For a very long time, I have believed that the fight for LGBT equality was the fight to end discrimination; at least the state-sponsored discrimination that makes it legal to treat one human being as though they have less value than another human being. It is a very long walk from the end of legalized-discrimination to the end of discrimination.

The changing dynamics of the LGBT battleground together with the voice of Professor Ben Coates -- the professor in my Sociology class three years ago -- make something very clear to me. When the day comes that it is not legal to discriminate against LGBT people, the ugly head of prejudice and discrimination will be no less present.

When the end of legalized-discrimination against LGBT Americans is finally realized, most of the discrimination will phase out over a generation or two. We are still at least three or four generations away from the day we can truthfully say that there is an end to racism in the United States.
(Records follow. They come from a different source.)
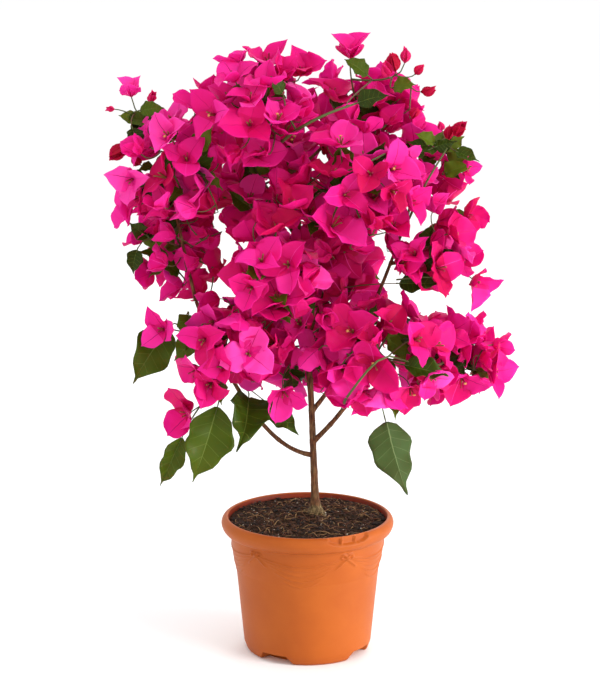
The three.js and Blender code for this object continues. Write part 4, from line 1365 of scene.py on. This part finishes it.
BARK_BROWN = [(0.3, (54, 29, 17)), (0.48, (92, 53, 30)), (0.62, (120, 75, 43)), (0.78, (152, 110, 72))]
BARK_GREY = [(0.3, (78, 60, 42)), (0.55, (118, 98, 68)), (0.8, (160, 142, 110))]
ROOT_PALE = [(0.3, (54, 40, 24)), (0.48, (88, 71, 43)), (0.62, (120, 101, 64)), (0.78, (160, 142, 102))]
PEAT_DARK = [(0.35, (26, 15, 8)), (0.52, (50, 33, 20)), (0.66, (76, 54, 36))]
PEAT_BITS = [(0.42, (30, 18, 10)), (0.6, (66, 46, 30)), (0.76, (128, 104, 78))]

# Colours of the petals' faces and ribs, leaves and young bracts.
PINKS = [(249, 62, 162), (240, 40, 146), (230, 25, 130), (220, 15, 114), (208, 9, 96), (192, 6, 76)]
RIB_PINKS = [(200, 10, 100), (238, 56, 156), (160, 6, 80)]
GREENS = [(49, 68, 8), (64, 82, 10), (41, 56, 8), (84, 102, 18)]
REDS = [(196, 14, 62), (176, 8, 48), (214, 26, 96)]

# The other parts of a leaf: name, colour and roughness, in the order of LEAF_BACK and so on.
LEAF_PARTS = [("leaf_back", (58, 78, 34), 0.6), ("leaf_rib", (96, 114, 44), 0.5),
              ("leaf_rib_back", (98, 114, 68), 0.5), ("leaf_vein", (80, 98, 30), 0.5),
              ("leaf_vein_back", (74, 93, 47), 0.55)]


def linear(colour):
    """A colour of 0 to 255 as scene values, with its alpha."""
    c = np.array(colour) / 255
    return (*np.where(c <= 0.04045, c / 12.92, ((c + 0.055) / 1.055) ** 2.4), 1)


def plain(name, colour, roughness, **sockets):
    """A material of one colour. sockets are more of the shader's own, with _ for each space."""
    material = bpy.data.materials.new(name)
    material.use_nodes = True
    shader = material.node_tree.nodes["Principled BSDF"]
    shader.inputs["Base Color"].default_value = linear(colour)
    shader.inputs["Roughness"].default_value = roughness
    for socket, value in sockets.items():
        shader.inputs[socket.replace("_", " ")].default_value = value
    return material


def blade(name, colour, roughness=0.6, soft=0.3):
    """A thin blade that lets some light through."""
    return plain(name, colour, roughness, Subsurface_Weight=soft, Subsurface_Radius=(1.0, 0.4, 0.75),
                 Subsurface_Scale=0.0022, Specular_IOR_Level=0.12)


def shades(make, name, colours, *looks):
    """A material for each colour, all made alike."""
    return [make(f"{name}_{k + 1}", colour, *looks) for k, colour in enumerate(colours)]


def foliage_materials():
    """The materials of each kind of foliage, in the order that the faces count them in."""
    return {
        "bracts": shades(blade, "bract", PINKS) + shades(blade, "bract_rib", RIB_PINKS),
        "leaves": shades(blade, "leaf", GREENS, 0.45, 0.08) + [blade(*part, 0.1) for part in LEAF_PARTS],
        "buds": shades(blade, "bud", REDS),
        "florets": [plain("floret", (146, 30, 56), 0.6), plain("floret_green", (132, 96, 50), 0.6),
                    plain("floret_star", (214, 150, 84), 0.6)],
        "twigs": [plain("twig_brown", (98, 76, 48), 0.7), plain("twig_green", (76, 86, 34), 0.6)],
    }


def litter_materials():
    return [
        *shades(plain, "crumb", [(46, 27, 15), (28, 16, 9), (70, 42, 24)], 0.95),
        plain("speck", (196, 186, 168), 0.9),
        *shades(plain, "fibre", [(96, 58, 34), (66, 38, 22), (142, 108, 70)], 0.9),
    ]


class Nodes:
    """Short calls to lay out the nodes of a new material."""

    def __init__(self, name, colour, roughness, gloss):
        self.material = plain(name, colour, roughness, Specular_IOR_Level=gloss)
        self.tree = self.material.node_tree
        self.shader = self.tree.nodes["Principled BSDF"]
        self.place = self.tree.nodes.new("ShaderNodeTexCoord").outputs["Object"]

    def add(self, kind, values, **links):
        node = self.tree.nodes.new(kind)
        for key, value in values.items():
            if key in node.inputs:
                node.inputs[key].default_value = value
            else:
                setattr(node, key, value)
        self.link(node, links)
        return node

    def link(self, node, links):
        for key, output in links.items():
            self.tree.links.new(output, node.inputs[key.replace("_", " ")])

    def noise(self, scale, detail, stretch=(1, 1, 1)):
        moved = self.add("ShaderNodeMapping", {"Scale": stretch}, Vector=self.place).outputs["Vector"]
        return self.add("ShaderNodeTexNoise", {"Scale": scale, "Detail": detail}, Vector=moved).outputs["Fac"]

    def ramp(self, factor, stops):
        node = self.add("ShaderNodeValToRGB", {}, Fac=factor)
        elements = node.color_ramp.elements
        while len(elements) < len(stops):
            elements.new(0.5)
        for element, (position, colour) in zip(elements, stops):
            element.position = position
            element.color = linear(colour)
        return node.outputs["Color"]

    def blend(self, factor, a, b):
        node = self.add("ShaderNodeMix", {"data_type": "RGBA"}, Factor=factor)
        self.tree.links.new(a, node.inputs[6])
        self.tree.links.new(b, node.inputs[7])
        return node.outputs[2]

    def range(self, value, low, high, start=0.3, end=0.7):
        span = {"From Min": start, "From Max": end, "To Min": low, "To Max": high}
        return self.add("ShaderNodeMapRange", span, Value=value).outputs["Result"]

    def bump(self, height, distance, strength, **under):
        depth = {"Strength": strength, "Distance": distance}
        return self.add("ShaderNodeBump", depth, Height=height, **under).outputs["Normal"]

    def finish(self, **links):
        self.link(self.shader, links)
        return self.material


def bark_material(name, browns):
    n = Nodes(name, browns[1][1], 0.8, 0.25)
    streaks = n.noise(900, 5, (1, 1, 0.12))
    patches = n.noise(110, 3)
    brown = n.ramp(streaks, browns)
    grey = n.ramp(streaks, BARK_GREY)
    colour = n.blend(n.range(patches, 0, 0.36, 0.47, 0.64), brown, grey)
    bumped = n.bump(n.noise(2600, 4), 0.0002, 0.5, Normal=n.bump(streaks, 0.0005, 0.6))
    return n.finish(Base_Color=colour, Roughness=n.range(patches, 0.7, 0.9), Normal=bumped)


def pot_material(name, light, dark, dusty):
    n = Nodes(name, light, 0.5, 0.22)
    clouds = n.noise(22, 3)
    grain = n.noise(1400, 3)
    tone = n.ramp(clouds, [(0.35, dark), (0.65, light)])
    dust = n.ramp(grain, [(0.4, light), (0.75, dusty)])
    colour = n.blend(n.range(n.noise(70, 5), 0.0, 0.3, 0.5, 0.75), tone, dust)
    matt, bumped = n.range(grain, 0.42, 0.54), n.bump(grain, 0.00008, 0.5)
    return n.finish(Base_Color=colour, Roughness=matt, Normal=bumped)


def soil_material():
    n = Nodes("peat", (52, 36, 24), 0.95, 0.15)
    coarse, fine = n.noise(260, 6), n.noise(1500, 5)
    colour = n.blend(n.range(fine, 0.1, 0.8), n.ramp(coarse, PEAT_DARK), n.ramp(fine, PEAT_BITS))
    bumped = n.bump(fine, 0.0007, 0.9, Normal=n.bump(coarse, 0.0015, 0.8))
    return n.finish(Base_Color=colour, Normal=bumped)


# ---- the stage ----

# Places are in metres, the lens and sensor in millimetres, and the tilt in degrees down from level.
CAMERA = {"lens": 144.7, "sensor": 36, "place": (-0.0074, -2.6, 0.92), "tilt": 13.17, "sees": 50}
FLOOR_HALF = 6
WHITE = (1, 1, 1, 1)
AIM = (0, 0, 0.35)  # where most lamps point


def add_area(name, place, size, power, target=AIM, spread=180):
    light = bpy.data.lights.new(name, "AREA")
    light.shape = "DISK"
    light.size = size
    light.energy = power
    light.spread = math.radians(spread)
    lamp = bpy.data.objects.new(name, light)
    lamp.location = place
    lamp.rotation_euler = (Vector(target) - lamp.location).to_track_quat("-Z", "Y").to_euler()
    bpy.context.scene.collection.objects.link(lamp)


def set_stage():
    scene = bpy.context.scene
    camera = bpy.data.objects.new("camera", bpy.data.cameras.new("camera"))
    camera.data.lens = CAMERA["lens"]
    camera.data.sensor_width = CAMERA["sensor"]
    camera.data.clip_end = CAMERA["sees"]
    camera.location = CAMERA["place"]
    camera.rotation_euler = (math.radians(90 - CAMERA["tilt"]), 0, 0)
    scene.collection.objects.link(camera)
    scene.camera = camera

    mesh = bpy.data.meshes.new("floor")
    corners = [(x * FLOOR_HALF, y * FLOOR_HALF, 0) for x, y in ((-1, -1), (1, -1), (1, 1), (-1, 1))]
    mesh.from_pydata(corners, [], [(0, 1, 2, 3)])
    mesh.materials.append(plain("floor_white", (255, 255, 255), 0.8, Specular_IOR_Level=0.0))
    ground = bpy.data.objects.new("floor", mesh)
    scene.collection.objects.link(ground)

    world = bpy.data.worlds.new("studio")
    world.use_nodes = True
    background = world.node_tree.nodes["Background"].inputs
    background["Color"].default_value = WHITE
    background["Strength"].default_value = 1.0
    scene.world = world
    scene.view_settings.view_transform = "Standard"
    add_area("key", (1.5, -1.3, 1.6), 1.0, 20)
    add_area("side", (1.3, -0.5, 0.2), 0.5, 2, target=(0, 0, 0.02), spread=60)
    add_area("fill", (-1.7, -1.3, 0.9), 1.4, 2)
    add_area("back", (0.4, 1.6, 1.5), 1.2, 10)


# ---- the bush ----


def build_foliage(masses):
    """Builds a piece of each kind for each region. The bracts stand for the region's masses."""
    materials = foliage_materials()
    for kind, regions in grow_foliage(masses).items():
        for region, batch in regions.items():
            stood_for = ["mass_" + name for name in REGIONS[region]] if kind == "bracts" else ()
            if batch.count:
                batch.build(f"{kind}_{region}", materials[kind], "foliage", *stood_for)


def build_bark(limbs):
    bark = grow_bark(limbs)
    grow_roots(bark, limbs["trunk"])
    materials = [bark_material("bark", BARK_BROWN), bark_material("root_bark", ROOT_PALE)]
    bark.build("bark_relief", materials, "bark", *limbs)


def build_pot():
    outside = pot_material("terracotta_plastic", (174, 86, 22), (166, 79, 19), (186, 100, 34))
    # Darker inside: partly dirt, partly painted shade where the pot's inner wall and floor lie in shadow.
    inside = pot_material("terracotta_inside_dirt_and_shade", (150, 56, 26), (126, 42, 20), (168, 78, 46))
    make_pot().build("pot_shell", [outside, inside], "pot", "pot")


def main():
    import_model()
    set_stage()

    limbs = grow_limbs()
    build_foliage(grow_masses(limbs))
    build_bark(limbs)
    build_pot()
    make_soil().build("peat_bed", [soil_material()], "soil", "soil")
    make_litter().build("peat_litter", litter_materials(), "soil")


main()
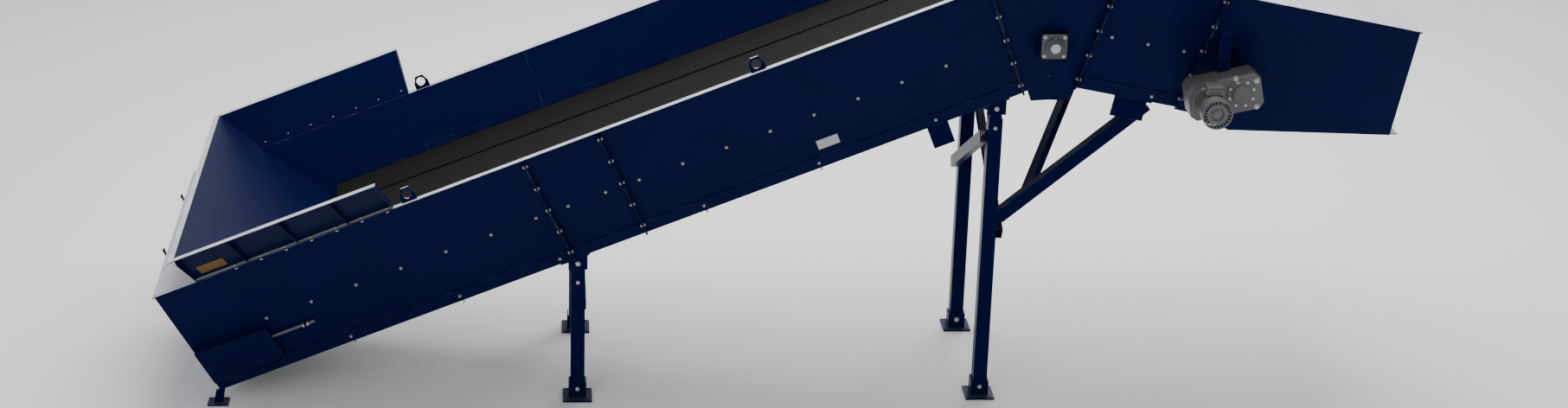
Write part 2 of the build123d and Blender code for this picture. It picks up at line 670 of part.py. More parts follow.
def take_up_block():
    """Near-side sliding bearing block with its threaded rod."""
    body = block(TAIL_S - 60, TAIL_S + 60, -SLIDE_Y1, -SLIDE_Y0, TAIL_T - SLIDE_HALF, TAIL_T + SLIDE_HALF)
    body -= rod_y(TAIL_S, TAIL_T, SHAFT_R + RUNNING, -900, 0)
    return body


def take_up_frame():
    """Rails above and below the block, joined by end plates."""
    s0 = TAIL_S - 80
    s1 = TAIL_S + TAKE_UP + 90
    low = TAIL_T - SLIDE_HALF - 0.5
    high = TAIL_T + SLIDE_HALF + 0.5
    frame = block(s0, s1, -SLIDE_Y1 + 3, -SLIDE_Y0 - 3, high, high + RAIL)
    frame += block(s0, s1, -SLIDE_Y1 + 3, -SLIDE_Y0 - 3, low - RAIL, low)
    frame += block(s0 - 10, s0, -SLIDE_Y1 + 3, -SLIDE_Y0 - 3, low - RAIL, high + RAIL)
    frame += block(s1, s1 + 10, -SLIDE_Y1 + 3, -SLIDE_Y0 - 3, low - RAIL, high + RAIL)
    return frame - rod_x(-ROD_Y, ROD_T, ROD_R + 3, s1 - 5, s1 + 20)


ROD_END = LUG_S + 60
take_up_rod = rod_x(-ROD_Y, ROD_T, ROD_R, TAIL_S + 60, ROD_END)
rod_r = ROD_T * COS + (ROD_Y - HALF) * SIN
rod_h = (ROD_Y - HALF) * COS - ROD_T * SIN
lug = on_wall(LUG_S, rod_r, (SHEET + rod_h + 16) / 2) * Box(14, 44, rod_h + 16 - SHEET)
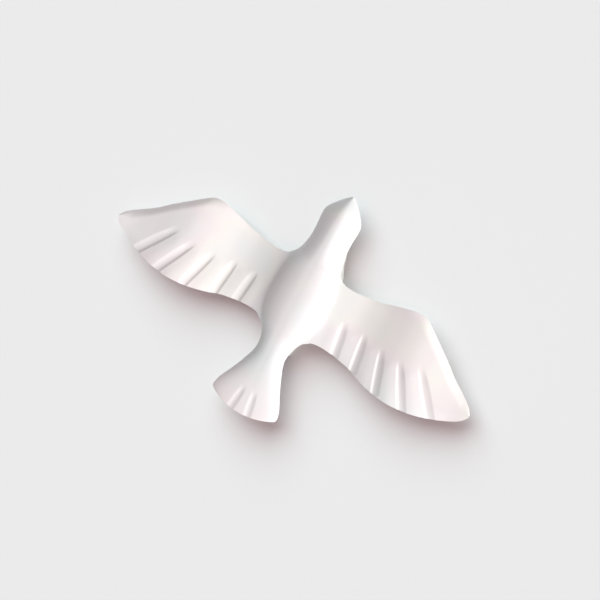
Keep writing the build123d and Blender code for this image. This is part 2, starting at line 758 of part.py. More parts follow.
with BuildPart() as door_pin:
    with BuildSketch(Plane.XZ.offset(-door_half - 3.4)):
        with Locations((door_hinge_x, door_pin_z)):
            Circle(door_pin_r)
    extrude(amount=2 * door_half + 6.8)
door_pin.part.label = "door_pin"
export_step(door_pin.part, "parts/door_pin.step")

# --- switch -----------------------------------------------------------------
slider_gap = 0.3
slider_l = nub_l + 3.0
switch_mid_x = switch_x + switch_travel / 2
with BuildPart() as switch_housing:
    with BuildSketch(Plane.XY.offset(floor_z)):
        with Locations((switch_mid_x, 0)):
            RectangleRounded(15.0, 9.0, 1.0)
    extrude(amount=6.0)
    with BuildSketch(Plane.XY.offset(floor_z)):
        with Locations((switch_mid_x, 0)):
            Rectangle(slider_l + switch_travel + 2 * slider_gap, 5.6)
    extrude(amount=3.0, mode=Mode.SUBTRACT)
switch_housing.part.label = "switch_housing"
export_step(switch_housing.part, "parts/switch_housing.step")

with BuildPart() as switch_slider:
    with BuildSketch(Plane.XY.offset(floor_z + slider_gap)):
        with Locations((switch_x, 0)):
            Rectangle(slider_l, 5.0)
    extrude(amount=2.0)
    with BuildSketch(Plane.XY.offset(0.4)):
        with Locations((switch_x, 0)):
            Rectangle(nub_l, 3.2)
    extrude(amount=floor_z)
switch_slider.part.label = "switch_slider"
export_step(switch_slider.part, "parts/switch_slider.step")

# --- control board ----------------------------------------------------------
with BuildPart() as control_board:
    with BuildSketch(Plane.XY.offset(board_z)):
        with Locations((board_x, 0)):
            RectangleRounded(24.0, 28.0, 1.5)
    extrude(amount=1.6)
    with BuildSketch(Plane.XY.offset(board_z + 1.6)):
        with Locations((board_x - 2, 3)):
            Rectangle(7, 7)
        with Locations((board_x + 8, 0)):
            Rectangle(4, 12)
    extrude(amount=1.8)
    with BuildSketch(Plane.XY.offset(board_z + 1.6)):
        with Locations((board_x - 3, -8), (board_x + 3, -8)):
            Circle(2.5)
    extrude(amount=6.0)
control_board.part.label = "control_board"
export_step(control_board.part, "parts/control_board.step")
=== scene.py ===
import json
import math

import bpy
import numpy as np
from mathutils import Matrix, Vector


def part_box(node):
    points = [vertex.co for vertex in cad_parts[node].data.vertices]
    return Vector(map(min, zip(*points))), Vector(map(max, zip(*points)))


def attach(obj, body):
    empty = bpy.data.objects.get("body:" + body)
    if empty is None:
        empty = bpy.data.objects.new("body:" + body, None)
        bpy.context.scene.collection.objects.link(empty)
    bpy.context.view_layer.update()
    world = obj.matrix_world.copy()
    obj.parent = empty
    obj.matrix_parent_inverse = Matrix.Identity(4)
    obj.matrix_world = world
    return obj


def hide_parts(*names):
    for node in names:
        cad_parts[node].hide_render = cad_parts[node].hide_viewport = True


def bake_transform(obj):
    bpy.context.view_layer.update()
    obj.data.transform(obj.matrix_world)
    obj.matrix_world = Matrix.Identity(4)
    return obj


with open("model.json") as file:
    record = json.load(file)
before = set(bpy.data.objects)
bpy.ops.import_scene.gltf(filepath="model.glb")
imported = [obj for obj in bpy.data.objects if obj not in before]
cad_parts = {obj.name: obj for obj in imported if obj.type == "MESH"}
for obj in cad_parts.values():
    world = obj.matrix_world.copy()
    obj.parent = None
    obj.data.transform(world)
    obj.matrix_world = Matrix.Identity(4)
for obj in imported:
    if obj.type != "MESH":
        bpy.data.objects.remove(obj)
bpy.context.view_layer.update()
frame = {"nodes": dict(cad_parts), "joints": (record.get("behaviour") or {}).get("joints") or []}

mm = 0.001
root = "decoy_body"


def deselectAll():
    for item in list(bpy.context.selected_objects):
        item.select_set(False)


deselectAll()
print("stage: frame loaded,", len(frame["nodes"]), "nodes")


class Wire:
    # a shader socket that takes part in plain expressions
    def __init__(self, finish, socket):
        self.finish = finish
        self.socket = socket

    def maths(self, operation, *others):
        return self.finish.node("ShaderNodeMath", {"operation": operation}, dict(enumerate(others)))[0]

    def __add__(self, other):
        return self.maths("ADD", self, other)

    def __mul__(self, other):
        return self.maths("MULTIPLY", self, other)

    def over(self, limit):
        return self.maths("GREATER_THAN", self, limit)


class Outputs:
    # the sockets of a node that was just made
    def __init__(self, finish, made):
        self.finish = finish
        self.made = made

    def __getitem__(self, key):
        return Wire(self.finish, self.made.outputs[key])


class Finish:
    # a material: settings of its main shader, and helpers that add nodes to it
    def __init__(self, name, settings):
        self.material = bpy.data.materials.new(name)
        self.material.use_nodes = True
        self.tree = self.material.node_tree
        self.shader = self.tree.nodes["Principled BSDF"]
        for key, value in settings.items():
            self.shader.inputs[key].default_value = value
        self.place = self.node("ShaderNodeTexCoord", {}, {})["Object"]

    def node(self, kind, settings, inputs):
        made = self.tree.nodes.new(kind)
        for key, value in settings.items():
            if key == "stops":
                ramp = made.color_ramp
                while len(ramp.elements) < len(value):
                    ramp.elements.new(0.5)
                for element, (position, colour) in zip(ramp.elements, value):
                    element.position = position
                    element.color = (*colour, 1)
            else:
                setattr(made, key, value)
        for key, value in inputs.items():
            if isinstance(value, Wire):
                self.tree.links.new(value.socket, made.inputs[key])
            else:
                made.inputs[key].default_value = value
        return Outputs(self, made)

    def noise(self, scale, detail=3.0, rough=0.5, where=None):
        inputs = {"Vector": where or self.place, "Scale": scale, "Detail": detail, "Roughness": rough}
        return self.node("ShaderNodeTexNoise", {}, inputs)["Fac"]

    def stretched(self, x, y, z):
        return self.node("ShaderNodeMapping", {}, {"Vector": self.place, "Scale": (x, y, z)})["Vector"]

    def ramp(self, value, *stops):
        return self.node("ShaderNodeValToRGB", {"stops": stops}, {0: value})["Color"]

    def range(self, value, low, high, outLow=0.0, outHigh=1.0):
        made = self.node("ShaderNodeMapRange", {}, {0: value, 1: low, 2: high, 3: outLow, 4: outHigh})
        return made["Result"]

    def mix(self, share, first, second):
        pair = {0: share, 6: first, 7: second}
        for key in (6, 7):
            if isinstance(pair[key], tuple):
                pair[key] = (*pair[key], 1)
        return self.node("ShaderNodeMix", {"data_type": "RGBA"}, pair)[2]

    def attribute(self, name):
        return self.node("ShaderNodeAttribute", {"attribute_name": name}, {})["Fac"]

    def set(self, wires):
        for key, wire in wires.items():
            self.tree.links.new(wire.socket, self.shader.inputs[key])

    def bump(self, height, strength, distance):
        made = self.node("ShaderNodeBump", {}, {"Strength": strength, "Distance": distance, "Height": height})
        self.tree.links.new(made["Normal"].socket, self.shader.inputs["Normal"])
        return self.material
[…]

There is no explanation for the House of Representatives failure to do anything other than obstruct President Obama's initiatives. The stench of racism exudes from the extreme right with such indisputable identity that denying its pervasiveness can only be described as delusional.

When I am in a situation that requires saying the Pledge of Allegiance, I do not speak the last six words. We don't have liberty and justice for all. We have liberty and justice for some. The end of legalized-discrimination against LGBT Americans will add a number of human beings to the list of those for whom liberty and justice are possible.

What happens when I get there before you? It turns out that I will still have work to do. Now that I have come to understand this, I have a responsibility to become a part of the effort to fight racism now. If not, I am just one more member of society who nonchalantly takes my seat on the bus without looking in the eyes of human beings who are not afforded the same opportunities.